I agree with this. If you do keep in contact with OW this will keep you from clearing the Affair Fog, and making necessary changes in your life.

Posted

He needs to enable them though. Seems his post count is high enough.

Posted

NS7, not to put you on the spot, but I am curious... several suggestions have been made, have you followed ANYTHING at all?

 

As for my suggestions-- did you take the time to Google "Commitment Phobia" , Passivity, Conflict Avoider?

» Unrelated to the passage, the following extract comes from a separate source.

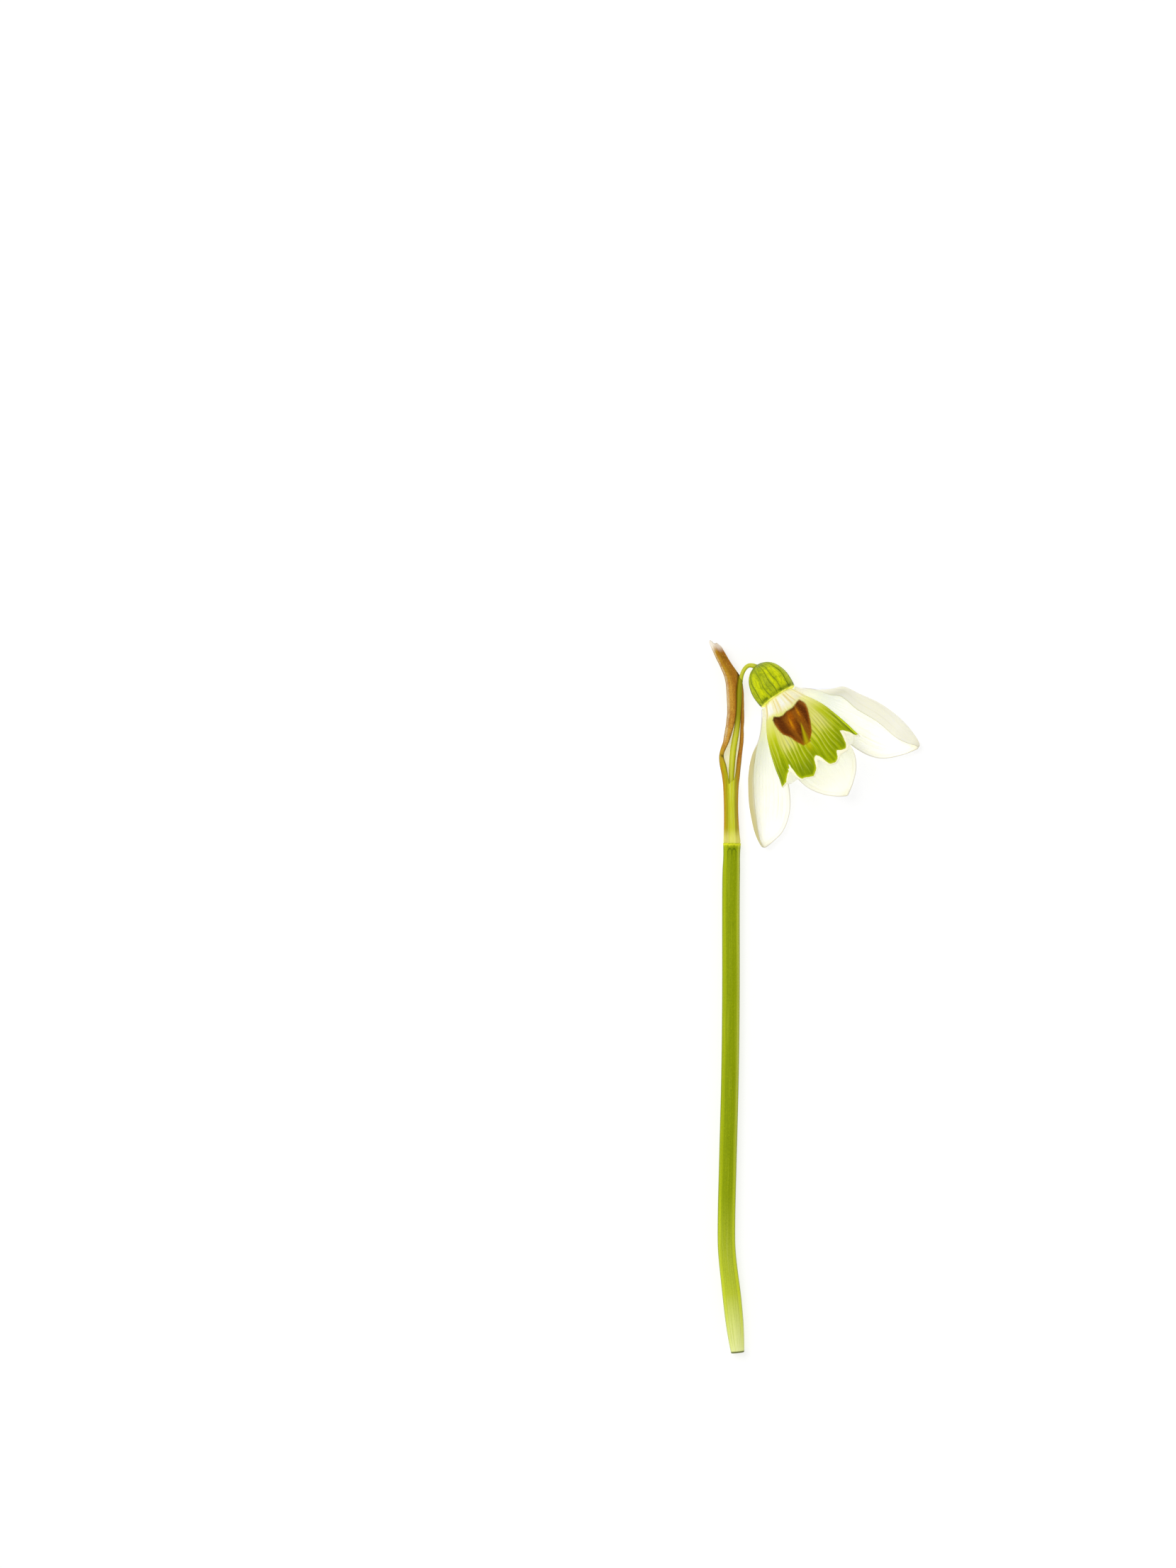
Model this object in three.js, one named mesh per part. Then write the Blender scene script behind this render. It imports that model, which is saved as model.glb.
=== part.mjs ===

Also look up Cognitive Dissonance

 

That is such a small step... and one that you could do now...

 

Tomorrow, phone up three counselors and 'feel' them out over the phone... see if they are experienced with Infidelity... see if they can later do Marital Counseling, should you decide to work on your M.

 

If you just do the above two steps over the next 24 hours, you will have accomplished a lot more than you have in the last month here...

Posted
He needs to enable them though. Seems his post count is high enough.

 

I didn't know that! I didn't 'enable' mine... but it came on automatically when I hit about 100 posts (?), but that was way back a few years ago... I think the minimum requirement of posts is higher now?!

Posted

I read thru more than 50 percent of this thread and then jumped to the end where I realized you are the epitome of a fence sitter.

 

I hope all MW with cheating husbands and all OW with cheating MM read your thread. They will all gain quite a bit of insight into the working mind of a cheater who refuses to do justice by any of the relationships in his life.

 

Your wife is in a farce of a marriage with a lying, serial-cheating husband.

 

Your latest OW is left dangling on a string.

 

And you don't know whether you are coming or going.

 

All because you lack the courage to do right by anyone in your life, including yourself.

Posted
I didn't know that! I didn't 'enable' mine... but it came on automatically when I hit about 100 posts (?), but that was way back a few years ago... I think the minimum requirement of posts is higher now?!

 

It's not just # of posts. It also has to do with time. Mine just got enabled today.

Posted
i havent been able to do this so far, even when she suggested it and even tried to break it off fo a bit i was the one in pursuit and we ended back together, but i believe she is getting ready to try and go our seperate ways again, she is in the i want to work on my marriage mode and i have to do everything as a wife ebfore i could ever think of leaving.so no i cant say yes to what you asked or i would be lying.

 

Ok - so she keeps saying "I want to work on my marriage"...Do you think that IF you could keep your fingers off of a keyboard (no emailing) & off of the telephone buttons (no phone calling).....That she would pursue you?

 

And I believe at one point in this LooonnnnnGGGG thread - you said that you wanted to try to work on yours too. What happened to that?